Realism is in the air. Not the realism we need: a bleak appreciation of the dangers facing our hitherto safe, free and comfortable lives, of our own weakness and of our adversaries’ strengths. This is inverted realism: it argues that it is unrealistic to try to defend ourselves, that our enemies are not really enemies and that our allies are not really allies.
It comes from many quarters, from the left (Britain’s Labour Party under Jeremy Corbyn) and from the populist right (Donald Trump, Alternative for Germany). Perhaps the most lucid recent exposition comes in a piece in an American journal, First Things, by my friend Peter Hitchens, a British journalist and commentator.
His argument is that we have needlessly soured our relations with Russia by expanding into territories that the Kremlin abandoned after the collapse of Communism. We have unfairly demonized Vladimir Putin, who although a “sinister tyrant” (Hitchens’s words) is certainly no worse or even actually better than our supposed allies in Turkey or Saudi Arabia. Crimea was a justifiable one-off response to Ukrainian (and Western) provocation. So instead of fighting a new cold war, we should recognize the traumas the Russian people have suffered, and allow them to get on with restoring their “glorious” (his word) Christian and European heritage.

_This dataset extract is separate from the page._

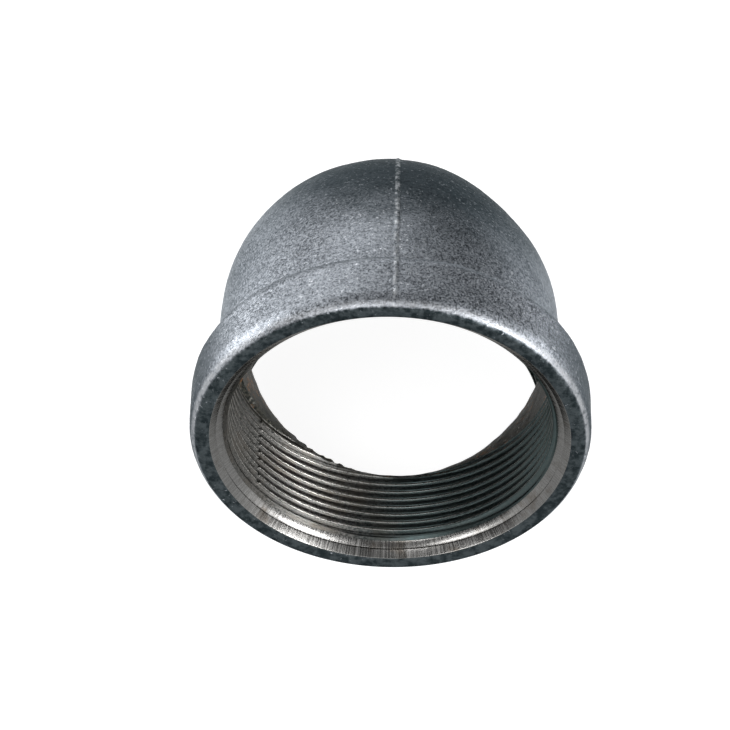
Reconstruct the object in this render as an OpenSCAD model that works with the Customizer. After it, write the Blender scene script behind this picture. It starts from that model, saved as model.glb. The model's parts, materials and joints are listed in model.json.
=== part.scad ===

What Hitchens fails to spot is that the Soviet Union was not just about Communism. It was an empire. 120 million-plus of the Soviet Union’s 286 million population were non-Russians. To view the collapse of the evil empire solely from a Russian point of view is therefore misleading. Estonians, Latvians, Lithuanians, Ukrainians and other captive nations are real people too. They have real languages, real histories (with just as much trauma as the Russians), real dreams and memories of statehood. They can’t be ignored.
The collapse of empires is almost always messy and poses painful dilemmas. For Hitchens, the story is simply of one power block expanding into an area which another has vacated. But this view fundamentally mischaracterizes the enlargement of NATO and the EU. These countries joined by choice. They had to argue hard to be let in—they were regarded by many in Brussels as too backward and volatile to eat at the same table as the grown-ups. The result has been a notable success story—one of rather few in Europe in recent years. To equate the Russian pull-out from the Baltic states with those countries’ subsequent membership of the EU and NATO is to regard kidnapping and marriage as fundamentally the same thing.
Moreover, NATO did not pick a fight with the Kremlin. The alliance was so eager to show that it did not regard Russia as a military threat that it did not even make contingency plans of how to defend the frontline states if attacked. Initially this worked. Russia did not welcome NATO enlargement, but it accepted it.
Hitchens writes that: “Nobody who understands history, geography, or, come to that, arithmetic can possibly accept” the portrayal of Russia as expansionist. It is true that Russia does not want to recreate the Soviet empire by military conquest. It can’t. But it can and does pose other kinds of threats: It could have decided that its top foreign-policy priority would be good relations with the former captive nations. Instead it uses money, propaganda, cyber, subversion and other tactics to disrupt and weaken its neighbors—and, indeed, the West generally. Actually, most people in the frontline states and many (probably now most) Russia-watchers in the West generally worried about, even frightened of, Russia. We may be wrong—facts and arguments, please—but we are not “nobody.”